My knowledge of the literature is fragmentary, but I do recall one study which I summarized several years ago on: http://www.tltgroup.org/resources/Research_Ideas/Faculty_Competences.htm

The key paragraph for your purposes is the one in brackets. The instructors who were widely regarded by peers, administrators, and students as absolutely first rate teachers -- these 'star' instructors were quite experimental in their approaches, trying one thing after another until their students got excited about the material and learned it. In effect, they were using assessment continually, for the whole class and for individuals in the class, to adjust what they were doing In contrast, the control group (equally widely known but rarely rated as exemplary) believed that not all their students were capable of learning; it was the instructors' job to 'put it out there' and the students' job to get it.

To me the control group role sounds less time-consuming than the star group. But no measures were made of how much time was being spent.
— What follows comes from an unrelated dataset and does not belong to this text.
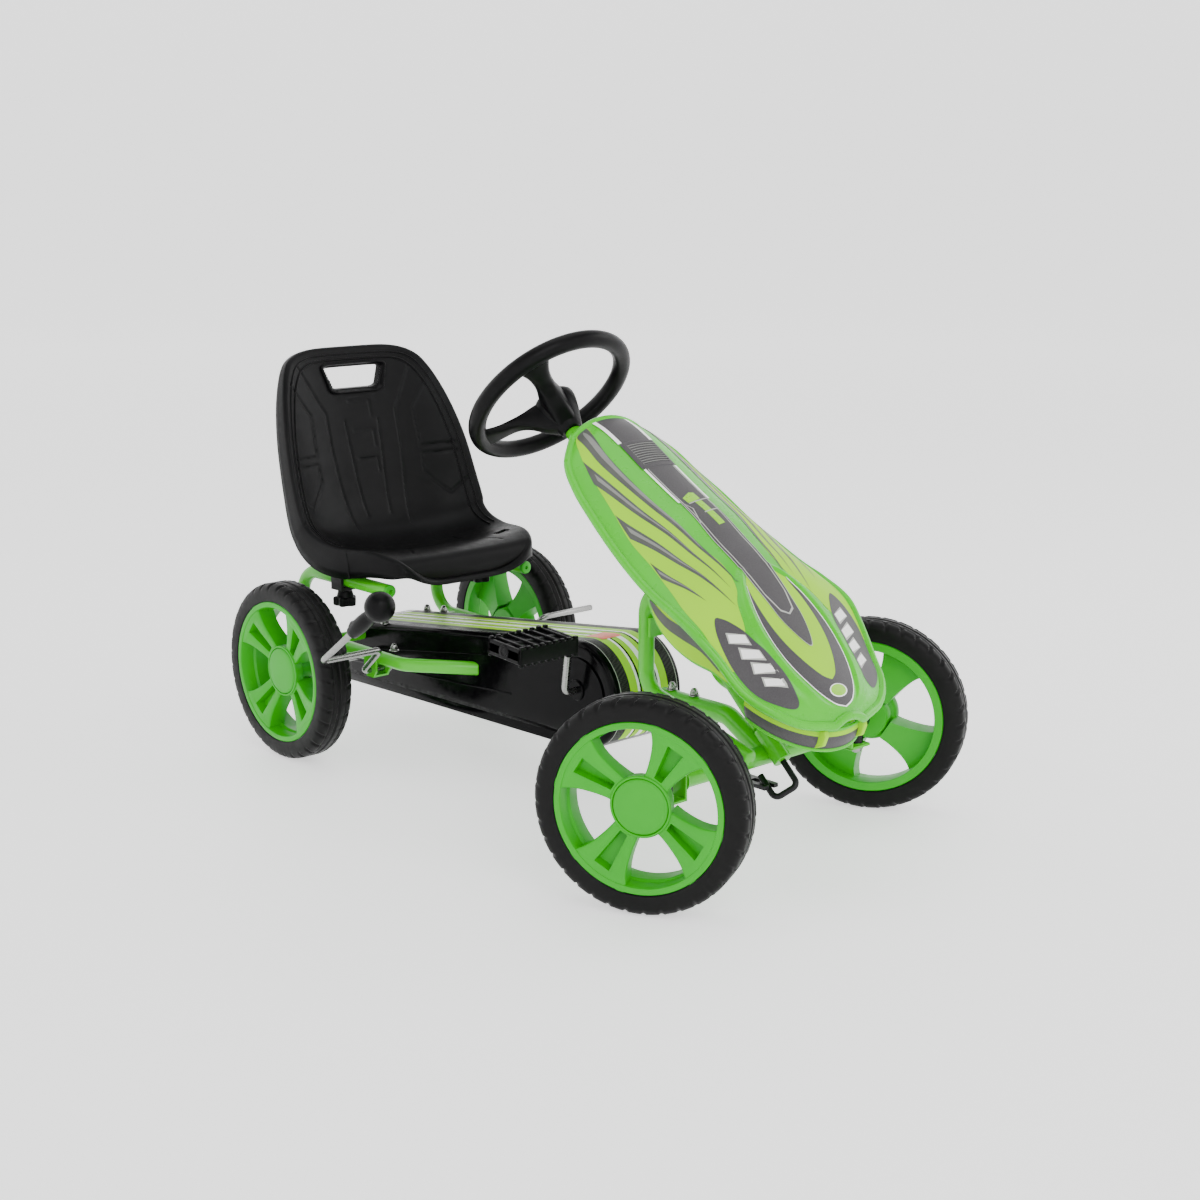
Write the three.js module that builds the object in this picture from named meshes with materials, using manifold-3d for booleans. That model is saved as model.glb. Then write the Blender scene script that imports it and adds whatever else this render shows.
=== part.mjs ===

I would not expect to find any systematic relationship between time spent and learning, any more than i would expect to find a relationship between pounds of paper used per student, or watts of electricity per student, and student learning. At the best, one could begin with two contrasting patterns of teaching/learning activity (e.g., the study I described above) and ask whether, on average, one was more time-consuming than the other. It is also important, however, to ask about the experience of the time. Which ways of investing time in teaching are more fulfilling for the instructors? which are more stressful? If I were studying instructor use of time, I'd be looking for ways to make the activities more engaging and fulfilling for top flight professionals. I wouldn't assume that the less time spent (or the more time spent) the better. Cost is only one criterion of several that ought to be applied to the reorganization of academic work.